Another example now used by a major global property insurer is:

[t]he experience of the business before and after and the probable experience during the period of interruption. The probable experience will consider any increase or decrease in demand for the Insured’s goods or services during the period of interruption, even if such increase or decrease is from the same event that caused physical loss or damage starting the period of interruption.

To maximize coverage and avoid surprises after a loss, policyholders should consider appropriate pre- and post-loss planning and claim preparation approaches. These might include, for example, examining any changes to their policy language as well as awareness of which test courts apply in applicable jurisdictions. Additionally, because some insurers are willing to negotiate policy terms, policyholders should consider seeking better policy language when renewing coverage.

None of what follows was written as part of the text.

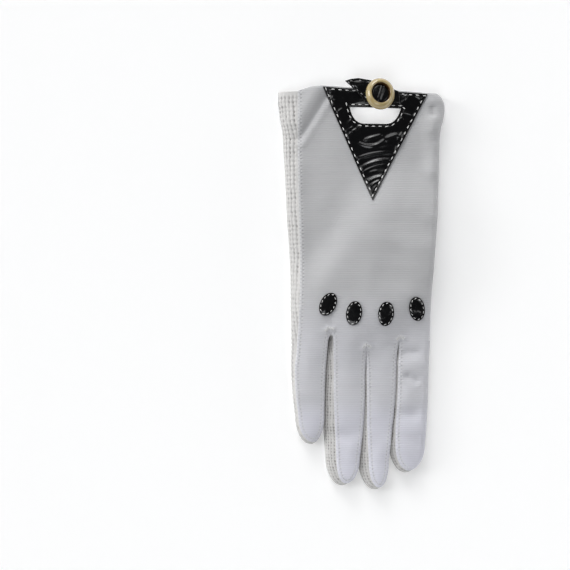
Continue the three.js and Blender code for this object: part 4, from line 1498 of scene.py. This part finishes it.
def hand_side(edge):
    """An edge of the hand from the finger roots up to the cuff."""
    top = cuff_edge(edge(HAND[0]["y"]))
    return [(edge(y), y) for y in (mix(ROOT_Y["index"], top, i / 20) for i in range(21))]


def palm_area(hole):
    """Flat area of the palm. Its edge on the thumb side lies inside the fold of the back."""
    return cut_area(outlines["palm"] + hand_side(lambda y: fold_edge(y) - FLANGE - SEAM_GAP), [hole])


def back_area(keyhole):
    """Flat area of the back, with what turns round the thumb side."""
    index_side = [row["right"] for row in reversed(strips["back"][3])]
    wrap = WRAP["hand"] * (HAND[0]["y"] - ROOT_Y["index"])
    wrap += WRAP["index"] * (ROOT_Y["index"] - FINGERS[3]["tip"][1])
    return cut_area(outlines["back"] + index_side + hand_side(fold_edge), [keyhole], wrap)


def thumb_area(hole):
    """Flat area of the thumb: two plies and the side between them, less the mouth."""
    ply = thumb_ring(0)
    around = sum((a - b).length for a, b in zip(ply, [*ply[1:], ply[0]]))
    side = around * (THUMB["root_height"] + THUMB["tip_height"]) / 2
    return cut_area(ply, [hole], outline_area(ply) + side)


def seam_reader(side):
    """Reads the place along a sewn edge and the distance from it. Darts have no needle holes around them."""
    def read(x, y, z):
        near_dart = any(math.hypot(x - dart["x1"], y - dart["y1"]) < DART["free"] for dart in DARTS)
        return FAR_FROM_SEAMS if near_dart and side == "back" else (*seam_place[side](x, y), 0)

    return read


def painted_glow_share(x, y, z):
    """How strongly the palm's inner side glows under the keyhole: painted light standing in for the light
    that falls through it.
    """
    inner_side = ease(z - palm_bottom(x, y), CLOTH * 0.4, CLOTH * 0.6)
    away = math.hypot((x - keyhole_middle.x) / PAINTED_GLOW["wide"], y - keyhole_middle.y)
    return inner_side * (1 - ease(away, *PAINTED_GLOW["fade"]))


def sheet_piece(obj, material, slot, node, area, window=None, kept=()):
    thicken(obj, CLOTH)
    if window:
        cut_through(obj, window)
    round_edges(obj, 0.3)
    for name, kind, read in kept:
        add_attribute(obj, name, kind, read)
    finish(obj, material, slot, node)
    return obj


keyhole = keyhole_outline()
keyhole_middle = sum(keyhole, Vector((0, 0))) / len(keyhole)
thumb_hole = ellipse(THUMB_HOLE["centre"], THUMB_HOLE["long"], THUMB_HOLE["wide"], THUMB_TURN)

palm = new_object("palm_cloth", *palm_surface())
face_up(palm)
# The palm keeps its painted glow under the keyhole at its points
sheet_piece(palm, PALM, "plain_cloth", "palm_panel", palm_area(thumb_hole),
            thumb_hole, [("painted_keyhole_glow", "FLOAT", painted_glow_share), ("seam", "FLOAT_VECTOR", seam_reader("palm"))])

back = new_object("back_cloth", *back_surface())
face_up(back)
sheet_piece(back, RIBBED, "ribbed_cloth", "back_panel", back_area(keyhole),
            keyhole, [("seam", "FLOAT_VECTOR", seam_reader("back"))])

thumb = new_object("thumb_pouch", *thumb_surface())
sheet_piece(thumb, PLAIN, "plain_cloth", "thumb", thumb_area(thumb_hole),
            kept=[("seam", "FLOAT_VECTOR", lambda x, y, z: FAR_FROM_SEAMS)])

WALLS = [
    ("side_mesh", side_path(), COARSE_MESH, "side_strip"),
    *((f"mesh_{a['name']}_{b['name']}", fourchette_path(i), FINE_MESH, f"fourchette_{a['name']}_{b['name']}")
      for i, (a, b) in enumerate(zip(FINGERS, FINGERS[1:]))),
    ("index_side_mesh", index_side_path(), FINE_MESH, "index_side_strip"),
]
for name, path, mesh, node in WALLS:
    wall = mesh_wall(name, path, mesh)
    thicken(wall, MESH_CLOTH, -1)
    finish(wall, MESH, "eyelet_mesh", node)
    flat, area = wall_cut(path)

# The patent pieces
yoke = patch_piece("patent_triangle", [Vector(p) for p in YOKE], [keyhole], patent_top, YOKE_CLOTH)
finish(yoke, PATENT_BLACK, "black_patent", "patent_yoke")
cut_area(YOKE, [keyhole])

strap = patch_piece("strap_end", [Vector(p) for p in STRAP_END], [], strap_top, STRAP_CLOTH)
finish(strap, PATENT_BLACK, "black_patent", "strap_tab")
cut_area(STRAP_END)


# The button, seated a little above the strap and sinking into it where it leans

SEAT = strap_top(BUTTON["x"], BUTTON["y"]) + 0.3


def turned(name, section, closed):
    """A piece turned around the button's axis: a circle extruded and resized along its section."""
    deselect_all()
    (first_radius, first_height), *others = [(radius, SEAT + height) for radius, height in section]
    centre = place((BUTTON["x"], BUTTON["y"], 0))
    bpy.ops.mesh.primitive_circle_add(vertices=BUTTON_SIDES, radius=first_radius * MM,
                                      location=centre + Vector((0, 0, first_height * MM)))
    obj = bpy.context.active_object
    obj.name = name
    bpy.ops.object.transform_apply(location=True)
    bpy.ops.object.mode_set(mode="EDIT")
    radius, height = first_radius, first_height
    for next_radius, next_height in others:
        rise = (next_height - height) * MM
        bpy.ops.mesh.extrude_region_move(TRANSFORM_OT_translate={"value": (0, 0, rise)})
        scale = next_radius / radius
        bpy.ops.transform.resize(value=(scale, scale, 1), center_override=centre)
        radius, height = next_radius, next_height
    if not closed:
        bpy.ops.mesh.merge(type="CENTER")
    bpy.ops.mesh.select_all(action="SELECT")
    bpy.ops.mesh.remove_doubles(threshold=1e-6)
    bpy.ops.mesh.normals_make_consistent(inside=False)
    bpy.ops.object.mode_set(mode="OBJECT")
    return obj


def lean_button(obj):
    """Tips a part of the button over: its upper side sinks into the strap."""
    pivot = place((BUTTON["x"], BUTTON["y"], SEAT))
    axis = Vector((0, 0, 1)).cross(LEAN["towards"]).normalized()
    tip = Matrix.Rotation(LEAN["angle"], 4, axis)
    lean = tip @ Matrix.Diagonal(LEAN["stretch"])
    obj.data.transform(Matrix.Translation(pivot + LEAN["slide"] * MM) @ lean @ Matrix.Translation(-pivot))


def ring_inside(x, y, z):
    """Marks the inside of the ring, which is darker."""
    return 1 - ease(math.hypot(x - BUTTON["x"], y - BUTTON["y"]), *BUTTON["inside"])


def crease_button(obj):
    """Raises the creases of the button's centre, which die out at its rim and grow weaker along their way."""
    middle = place((BUTTON["x"], BUTTON["y"], SEAT))
    for v in obj.data.vertices:
        at = (v.co - middle) / MM
        rim = 1 - ease(at.xy.length, *BUTTON["creased"])
        for crease in BUTTON_CREASES:
            along, away = from_line(at.xy, *ends(crease))
            v.co.z += crease["height"] * rim * (1 - 0.55 * along) * bell(away, crease["width"]) * MM


ring = turned("button_rim", RING_SECTION, closed=True)
apply_modifier(ring, "SUBSURF", levels=1, render_levels=1)
add_attribute(ring, "inside", "FLOAT", ring_inside)
lean_button(ring)
finish(ring, TAN, "tan_plastic", "button_ring")
centre_piece = turned("button_patent", CENTRE_SECTION, closed=False)
apply_modifier(centre_piece, "SUBSURF", levels=2, render_levels=2)
crease_button(centre_piece)
lean_button(centre_piece)
finish(centre_piece, PATENT_BLACK, "black_patent", "button_centre")


def oval_piece(oval, finger):
    """A patent oval: a filled circle, drawn in ring by ring, raised and laid on the cloth."""
    deselect_all()
    centre = place((oval["x"], oval["y"], 0))
    bpy.ops.mesh.primitive_circle_add(vertices=OVAL_SIDES, radius=1 * MM, fill_type="NGON")
    obj = bpy.context.active_object
    obj.name = f"oval_{finger['name']}"
    bpy.ops.object.mode_set(mode="EDIT")
    for width in OVAL_INSETS:
        bpy.ops.mesh.inset(thickness=width * MM)
    bpy.ops.mesh.merge(type="CENTER")
    bpy.ops.mesh.select_all(action="SELECT")
    bpy.ops.transform.resize(value=(OVAL["wide"], OVAL["high"], 1), center_override=(0, 0, 0))
    bpy.ops.object.mode_set(mode="OBJECT")
    spin = Matrix.Rotation(math.radians(oval["turn"]), 4, "Z")
    creases = [crease for crease in OVAL_CREASES if crease["finger"] == finger["name"]]
    for v in obj.data.vertices:
        at = spin @ v.co + centre
        table_at = (at - ORIGIN) / MM
        level = back_top(table_at.x, table_at.y)
        rim = 1 - math.hypot(v.co.x / OVAL["wide"], v.co.y / OVAL["high"]) / MM
        puff = PATENT + OVAL["puff"] * ease(rim, 0, 0.3)
        dip = -OVAL["dip"] * bell(rim - OVAL["dip_at"], OVAL["dip_width"])
        wave = 0.12 * noise.noise(Vector((table_at.x / 3.6, table_at.y / 3.0, 7)))
        for crease in creases:
            away = row_distance(table_at.x - oval["x"], table_at.y - oval["y"], crease)
            wave += crease["height"] * bell(away, crease["width"])
        v.co = Vector((at.x, at.y, ORIGIN.z + (level + puff + dip + wave * ease(rim, 0.1, 0.3)) * MM))
    face_up(obj)
    thicken(obj, OVAL["cloth"], -1)
    round_edges(obj, 0.2)
    return finish(obj, PATENT_BLACK, "black_patent", f"knuckle_oval_{finger['name']}")


ovals = [oval_piece(oval, finger) for oval, finger in zip(OVALS, FINGERS)]


# Stitches

def between_needle_holes(side, read, up):
    """Places midway between the holes of the topstitch, all along a panel's sewn edge."""
    points = resampled(outlines[side], PATH_STEP)
    places = []
    for k in range(int((len(points) - 8) * PATH_STEP / NEEDLE["pitch"])):
        i = round((k + 0.5) * NEEDLE["pitch"] / PATH_STEP)
        heading = (points[i + 2] - points[max(i - 2, 0)]).normalized()
        at = points[i] + NEEDLE["topstitch"] * Vector((-heading.y, heading.x))
        hit, normal = read(at.x, at.y, up)
        _, from_edge = seam_place[side](at.x, at.y)
        if hit and abs(normal.z) > LEAST_LEVEL and from_edge > 0.85 * NEEDLE["topstitch"]:
            places.append((hit, heading.to_3d(), normal))
    return places


def dart_places(read):
    """Places of the stitches that fan out over the darts, each across its dart's line."""
    places = []
    for dart in DARTS:
        fan = resampled([(dart["x0"], dart["y0"]), (dart["x1"], dart["y1"]), (dart["x2"], dart["y2"])], 0.1)
        for k in range(DART["stitches"]):
            i = round(k * (len(fan) - 3) / (DART["stitches"] - 1)) + 1
            across = (fan[i + 1] - fan[i - 1]).normalized()
            hit, normal = read(fan[i].x, fan[i].y)
            places.append((hit, Vector((-across.y, across.x, 0)), normal))
    return places


def shrunk(outline, inset):
    """A closed outline drawn in by some distance, or out by a negative one. Its points run anticlockwise."""
    points = [Vector(p) for p in outline]
    result = []
    for before, at, after in zip([points[-1], *points[:-1]], points, [*points[1:], points[0]]):
        a, b = (at - before).normalized(), (after - at).normalized()
        side = (Vector((-a.y, a.x)) + Vector((-b.y, b.x))).normalized()
        lean = max(0.25, side.dot(Vector((-a.y, a.x))))
        result.append(at + side * inset / lean)
    return result


def triangle_places(read):
    """Places of the stitches inside the triangle's three sides and round its keyhole."""
    row = shrunk(YOKE, INSET["triangle"])
    places = []
    for start, end in zip(row, [*row[1:], row[0]]):
        places += along_path([start, end], PITCH["triangle"], read)[:-1]
    return places + along_path(shrunk(keyhole, INSET["keyhole"]), PITCH["keyhole"], read, closed=True)


def strap_places(read):
    return [spot for name, row in STRAP_ROWS.items() for spot in along_path(row, PITCH[name], read)]


def oval_places(oval, read):
    long, wide = OVAL["wide"] - INSET["oval"], OVAL["high"] - INSET["oval"]
    row = ellipse((oval["x"], oval["y"]), long, wide, math.radians(oval["turn"]))
    return along_path(row, PITCH["oval"], read, closed=True)


shapes = {name: stitch_shape(*size) for name, size in STITCHES.items()}
read_back = surface_of(back)
stitch_row("back_stitches", shapes["seam"], between_needle_holes("back", read_back, 1), CLOTH_THREAD)
stitch_row("palm_stitches", shapes["seam"], between_needle_holes("palm", surface_of(palm), -1), CLOTH_THREAD)
stitch_row("dart_stitches", shapes["dart"], dart_places(read_back), DART_THREAD)
stitch_row("triangle_stitches", shapes["bold"], triangle_places(surface_of(yoke)), THREAD)
stitch_row("strap_stitches", shapes["small"], strap_places(surface_of(strap)), CLOTH_THREAD)
for oval, piece, finger in zip(OVALS, ovals, FINGERS):
    places = oval_places(oval, surface_of(piece))
    stitch_row(f"oval_stitches_{finger['name']}", shapes["oval"], places, THREAD)


# Floor, backdrop, light and camera

def stage_piece(name, colour, glow):
    """Makes the last primitive a part of the studio."""
    obj = bpy.context.active_object
    obj.name = name
    material, w, shader = new_material(name)
    w.set(shader, Base_Color=(colour, colour, colour, 1), Roughness=0.9,
          Emission_Color=(1, 1, 1, 1), Emission_Strength=glow)
    obj.data.materials.append(material)


bpy.ops.mesh.primitive_plane_add(size=14, location=(0, 0, -0.0003))
stage_piece("floor", 0.9, 0.215)
bpy.ops.mesh.primitive_cylinder_add(vertices=64, radius=6.5, depth=1.6, end_fill_type="NOTHING",
                                    location=(0, 0, 0.79))
stage_piece("backdrop", 0.6, 0.85)


def window_light(name, direction, spread, share, colour=(1, 1, 1)):
    """A wide soft light from far away, which gives the floor a share of its brightness."""
    towards = Vector(direction).normalized()
    light = bpy.data.lights.new(name, "SUN")
    light.angle = math.radians(spread)
    light.energy = math.pi * share / towards.z
    light.color = colour
    obj = add_object(name, light)
    obj.location = towards * 2
    obj.rotation_euler = towards.to_track_quat("Z", "Y").to_euler()


window_light("window_left", (-1.5, 0.35, 1.5), 32, 0.095)
window_light("window_low_left", (-1.9, 0.5, 0.62), 26, 0.135)
window_light("window_back", (-0.25, 1.6, 1.5), 32, 0.14)
window_light("window_low_back", (-0.5, 1.9, 0.62), 26, 0.165)
window_light("window_front", (-0.35, -1.1, 1.8), 30, 0.155, (0.96, 0.98, 1.0))
window_light("window_right", (1.7, -0.1, 1.4), 32, 0.085)

world = bpy.data.worlds.new("studio")
bpy.context.scene.world = world
world.use_nodes = True
Wiring(world.node_tree).set(world.node_tree.nodes["Background"], Color=(0.95, 0.97, 1.0, 1), Strength=0.06)

# The photograph is taken from straight above, a little to the left of the glove
PHOTO_SIDE = 570
MM_PER_PIXEL = 0.585
VIEW_CENTRE = (-44.8, -0.9, 9)
VIEW_HEIGHT = 800
camera_data = bpy.data.cameras.new("camera")
camera_data.sensor_width = 36
camera_data.lens = camera_data.sensor_width * VIEW_HEIGHT / (PHOTO_SIDE * MM_PER_PIXEL)
camera = add_object("camera", camera_data)
camera.location = place(VIEW_CENTRE) + Vector((0, 0, VIEW_HEIGHT * MM))
bpy.context.scene.camera = camera
bpy.context.scene.view_settings.view_transform = "Standard"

Harvey and Irma have had a significant impact on economic conditions along their paths and beyond, and that impact will continue to be felt for the foreseeable future. Post-storm economic conditions will result in some businesses thriving and others struggling. Whether those post-storm conditions will be considered in connection with valuing a business interruption claim depends on the relevant policy language and applicable law. One thing, however, is certain: post-hurricane economic conditions can have a substantial impact on the value of a business interruption claim and this issue is sure to be lead to vigorous dispute between businesses and their insurers.